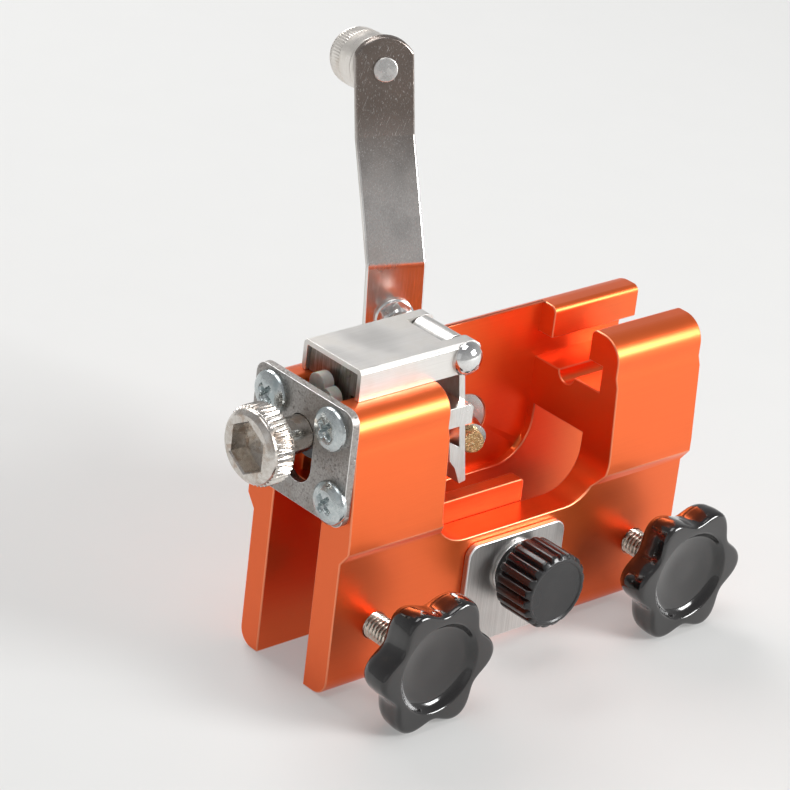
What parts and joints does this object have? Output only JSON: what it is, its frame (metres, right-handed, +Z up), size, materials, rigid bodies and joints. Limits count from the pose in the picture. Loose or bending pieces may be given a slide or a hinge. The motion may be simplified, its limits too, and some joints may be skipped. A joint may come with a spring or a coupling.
{
  "type": "manual chainsaw sharpener",
  "caption": "Clamp-on guide body with a hand-cranked abrasive rod, a screw-fed carriage with a pawl, two clamp knobs and a height stop.",
  "frame": {"origin": "middle of the body's underside, on the mid-plane of the guide slot", "axes": "+X along the guide slot, away from the adjusting screw; -Y towards the clamp knobs; +Z up"},
  "size_m": [0.1202, 0.1375, 0.1023],
  "materials": {
    "orange_anodised": "satin orange anodised",
    "plate_steel": "blasted sheet steel",
    "zinc_screw": "bright zinc",
    "nylon": "translucent nylon",
    "bushing_steel": "turned steel",
    "knurled_steel": "knurled steel, slightly tarnished",
    "spring_steel": "black spring steel",
    "channel_aluminium": "pale satin",
    "slide_steel": "milled",
    "pin_chrome": "polished",
    "pawl_steel": "pale satin",
    "shaft_steel": "turned steel",
    "burr_grit": "abrasive grit",
    "black_oxide": "black oxide",
    "nut_steel": "bright zinc",
    "arm_stainless": "tumbled stainless",
    "roller_aluminium": "turned, pale",
    "pad_steel": "turned",
    "thread_zinc": "bright zinc thread",
    "star_plastic": "gloss black",
    "stop_stainless": "brushed stainless",
    "knob_black": "satin black"
  },
  "bodies": {
    "frame": {"body": "orange_anodised", "end_plate": "plate_steel", "end_plate_screws": "zinc_screw", "nylon_keeper": "nylon", "guide_bushing": "bushing_steel"},
    "left_pad": {"clamp_pad_left": "pad_steel"},
    "left_clamp": {"clamp_screw_left": "thread_zinc", "star_knob_left": "star_plastic"},
    "right_pad": {"clamp_pad_right": "pad_steel"},
    "right_clamp": {"clamp_screw_right": "thread_zinc", "star_knob_right": "star_plastic"},
    "height_stop": {"stop_plate": "stop_stainless", "stop_block": "orange_anodised", "stop_stud": "thread_zinc"},
    "stop_seat": {"stop_washer": "shaft_steel"},
    "stop_nut": {"stop_knob": "knob_black"},
    "adjuster": {"adjuster_screw": "knurled_steel", "adjuster_retaining_ring": "spring_steel"},
    "carriage": {"carriage_channel": "channel_aluminium", "slide_block": "slide_steel", "pawl_pin": "pin_chrome"},
    "pawl": {"pawl": "pawl_steel"},
    "shaft_guide": {"thrust_washer": "shaft_steel"},
    "crank": {"drive_shaft": "shaft_steel", "burr": "burr_grit", "burr_grub_screw": "black_oxide", "hub_nut": "nut_steel", "hub_outer_nut": "nut_steel", "crank_arm": "arm_stainless", "grip_rivet": "nut_steel"},
    "grip": {"grip_roller": "roller_aluminium"}
  },
  "joints": [
    {"name": "left_clamp_feed", "type": "slide", "parent": "frame", "child": "left_pad", "axis": [0, 1, 0], "range_m": [-0.0015, 0.005]},
    {"name": "left_clamp_turn", "type": "hinge", "parent": "left_pad", "child": "left_clamp", "pos_m": [-0.038, -0.02, 0.0145], "axis": [0, 1, 0], "range_deg": [-541, 1801]},
    {"name": "right_clamp_feed", "type": "slide", "parent": "frame", "child": "right_pad", "axis": [0, 1, 0], "range_m": [-0.0035, 0.005]},
    {"name": "right_clamp_turn", "type": "hinge", "parent": "right_pad", "child": "right_clamp", "pos_m": [0.038, -0.02, 0.0145], "axis": [0, 1, 0], "range_deg": [-1261, 1801]},
    {"name": "stop_height", "type": "slide", "parent": "frame", "child": "height_stop", "axis": [0, 0, 1], "range_m": [-0.002, 0.002]},
    {"name": "stop_loosen", "type": "slide", "parent": "height_stop", "child": "stop_seat", "axis": [0, -1, 0], "range_m": [0, 0.003]},
    {"name": "stop_knob_turn", "type": "hinge", "parent": "stop_seat", "child": "stop_nut", "pos_m": [0, -0.02, 0.0192], "axis": [0, -1, 0], "range_deg": [-1, 1081]},
    {"name": "carriage_feed", "type": "slide", "parent": "frame", "child": "carriage", "axis": [1, 0, 0], "range_m": [0, 0.007]},
    {"name": "adjuster_turn", "type": "hinge", "parent": "frame", "child": "adjuster", "pos_m": [-0.06, 0, 0.057], "axis": [1, 0, 0], "range_deg": [-2017, 1]},
    {"name": "pawl_swing", "type": "hinge", "parent": "carriage", "child": "pawl", "pos_m": [-0.016, 0, 0.06995], "axis": [0, -1, 0], "range_deg": [0, 60]},
    {"name": "crank_slide", "type": "slide", "parent": "frame", "child": "shaft_guide", "axis": [0.4226, 0.9063, 0], "range_m": [0, 0.025]},
    {"name": "crank_turn", "type": "hinge", "parent": "shaft_guide", "child": "crank", "pos_m": [0.02728, 0.06, 0.0414], "axis": [0.4226, 0.9063, 0], "continuous": true},
    {"name": "grip_spin", "type": "hinge", "parent": "crank", "child": "grip", "pos_m": [0.03259, 0.07802, 0.09483], "axis": [0.4215, 0.874, -0.2416], "continuous": true}
  ],
  "couplings": [
    {"joint": "left_clamp_turn", "follows": "left_clamp_feed", "rad_per_m": 6283.2},
    {"joint": "right_clamp_turn", "follows": "right_clamp_feed", "rad_per_m": 6283.2},
    {"joint": "stop_knob_turn", "follows": "stop_loosen", "rad_per_m": 6283.2},
    {"joint": "adjuster_turn", "follows": "carriage_feed", "rad_per_m": -5026.5}
  ]
}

## PROBLEM REQUIREMENTS
Without leaving anything out, quote all the data.

## CORRECT ANSWER
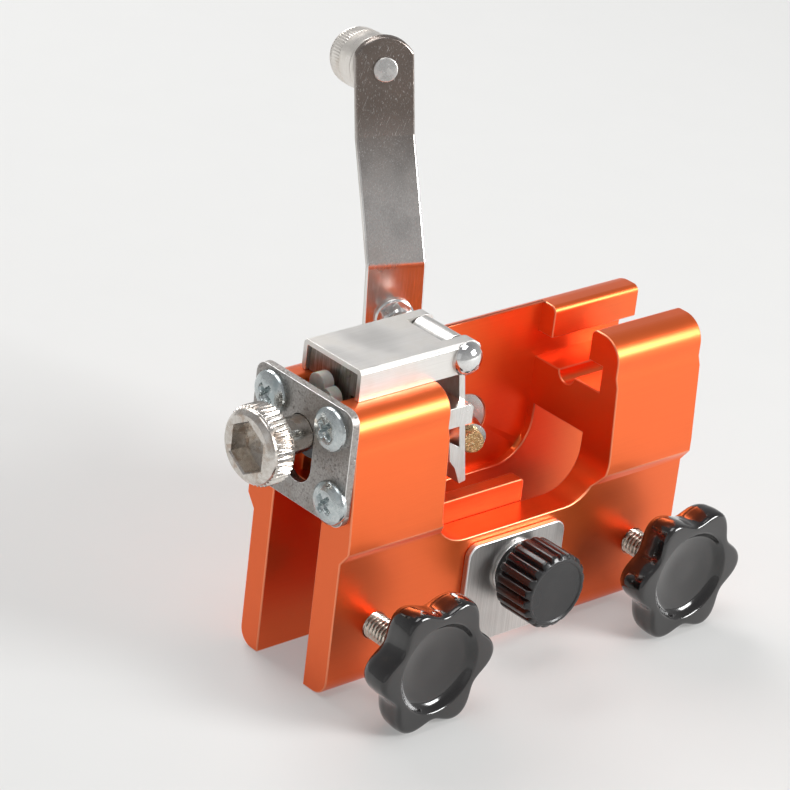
What parts and joints does this object have? Output only JSON: what it is, its frame (metres, right-handed, +Z up), size, materials, rigid bodies and joints. Limits count from the pose in the picture. Loose or bending pieces may be given a slide or a hinge. The motion may be simplified, its limits too, and some joints may be skipped. A joint may come with a spring or a coupling.
{
  "type": "manual chainsaw sharpener",
  "caption": "Clamp-on guide body with a hand-cranked abrasive rod, a screw-fed carriage with a pawl, two clamp knobs and a height stop.",
  "frame": {"origin": "middle of the body's underside, on the mid-plane of the guide slot", "axes": "+X along the guide slot, away from the adjusting screw; -Y towards the clamp knobs; +Z up"},
  "size_m": [0.1202, 0.1375, 0.1023],
  "materials": {
    "orange_anodised": "satin orange anodised",
    "plate_steel": "blasted sheet steel",
    "zinc_screw": "bright zinc",
    "nylon": "translucent nylon",
    "bushing_steel": "turned steel",
    "knurled_steel": "knurled steel, slightly tarnished",
    "spring_steel": "black spring steel",
    "channel_aluminium": "pale satin",
    "slide_steel": "milled",
    "pin_chrome": "polished",
    "pawl_steel": "pale satin",
    "shaft_steel": "turned steel",
    "burr_grit": "abrasive grit",
    "black_oxide": "black oxide",
    "nut_steel": "bright zinc",
    "arm_stainless": "tumbled stainless",
    "roller_aluminium": "turned, pale",
    "pad_steel": "turned",
    "thread_zinc": "bright zinc thread",
    "star_plastic": "gloss black",
    "stop_stainless": "brushed stainless",
    "knob_black": "satin black"
  },
  "bodies": {
    "frame": {"body": "orange_anodised", "end_plate": "plate_steel", "end_plate_screws": "zinc_screw", "nylon_keeper": "nylon", "guide_bushing": "bushing_steel"},
    "left_pad": {"clamp_pad_left": "pad_steel"},
    "left_clamp": {"clamp_screw_left": "thread_zinc", "star_knob_left": "star_plastic"},
    "right_pad": {"clamp_pad_right": "pad_steel"},
    "right_clamp": {"clamp_screw_right": "thread_zinc", "star_knob_right": "star_plastic"},
    "height_stop": {"stop_plate": "stop_stainless", "stop_block": "orange_anodised", "stop_stud": "thread_zinc"},
    "stop_seat": {"stop_washer": "shaft_steel"},
    "stop_nut": {"stop_knob": "knob_black"},
    "adjuster": {"adjuster_screw": "knurled_steel", "adjuster_retaining_ring": "spring_steel"},
    "carriage": {"carriage_channel": "channel_aluminium", "slide_block": "slide_steel", "pawl_pin": "pin_chrome"},
    "pawl": {"pawl": "pawl_steel"},
    "shaft_guide": {"thrust_washer": "shaft_steel"},
    "crank": {"drive_shaft": "shaft_steel", "burr": "burr_grit", "burr_grub_screw": "black_oxide", "hub_nut": "nut_steel", "hub_outer_nut": "nut_steel", "crank_arm": "arm_stainless", "grip_rivet": "nut_steel"},
    "grip": {"grip_roller": "roller_aluminium"}
  },
  "joints": [
    {"name": "left_clamp_feed", "type": "slide", "parent": "frame", "child": "left_pad", "axis": [0, 1, 0], "range_m": [-0.0015, 0.005]},
    {"name": "left_clamp_turn", "type": "hinge", "parent": "left_pad", "child": "left_clamp", "pos_m": [-0.038, -0.02, 0.0145], "axis": [0, 1, 0], "range_deg": [-541, 1801]},
    {"name": "right_clamp_feed", "type": "slide", "parent": "frame", "child": "right_pad", "axis": [0, 1, 0], "range_m": [-0.0035, 0.005]},
    {"name": "right_clamp_turn", "type": "hinge", "parent": "right_pad", "child": "right_clamp", "pos_m": [0.038, -0.02, 0.0145], "axis": [0, 1, 0], "range_deg": [-1261, 1801]},
    {"name": "stop_height", "type": "slide", "parent": "frame", "child": "height_stop", "axis": [0, 0, 1], "range_m": [-0.002, 0.002]},
    {"name": "stop_loosen", "type": "slide", "parent": "height_stop", "child": "stop_seat", "axis": [0, -1, 0], "range_m": [0, 0.003]},
    {"name": "stop_knob_turn", "type": "hinge", "parent": "stop_seat", "child": "stop_nut", "pos_m": [0, -0.02, 0.0192], "axis": [0, -1, 0], "range_deg": [-1, 1081]},
    {"name": "carriage_feed", "type": "slide", "parent": "frame", "child": "carriage", "axis": [1, 0, 0], "range_m": [0, 0.007]},
    {"name": "adjuster_turn", "type": "hinge", "parent": "frame", "child": "adjuster", "pos_m": [-0.06, 0, 0.057], "axis": [1, 0, 0], "range_deg": [-2017, 1]},
    {"name": "pawl_swing", "type": "hinge", "parent": "carriage", "child": "pawl", "pos_m": [-0.016, 0, 0.06995], "axis": [0, -1, 0], "range_deg": [0, 60]},
    {"name": "crank_slide", "type": "slide", "parent": "frame", "child": "shaft_guide", "axis": [0.4226, 0.9063, 0], "range_m": [0, 0.025]},
    {"name": "crank_turn", "type": "hinge", "parent": "shaft_guide", "child": "crank", "pos_m": [0.02728, 0.06, 0.0414], "axis": [0.4226, 0.9063, 0], "continuous": true},
    {"name": "grip_spin", "type": "hinge", "parent": "crank", "child": "grip", "pos_m": [0.03259, 0.07802, 0.09483], "axis": [0.4215, 0.874, -0.2416], "continuous": true}
  ],
  "couplings": [
    {"joint": "left_clamp_turn", "follows": "left_clamp_feed", "rad_per_m": 6283.2},
    {"joint": "right_clamp_turn", "follows": "right_clamp_feed", "rad_per_m": 6283.2},
    {"joint": "stop_knob_turn", "follows": "stop_loosen", "rad_per_m": 6283.2},
    {"joint": "adjuster_turn", "follows": "carriage_feed", "rad_per_m": -5026.5}
  ]
}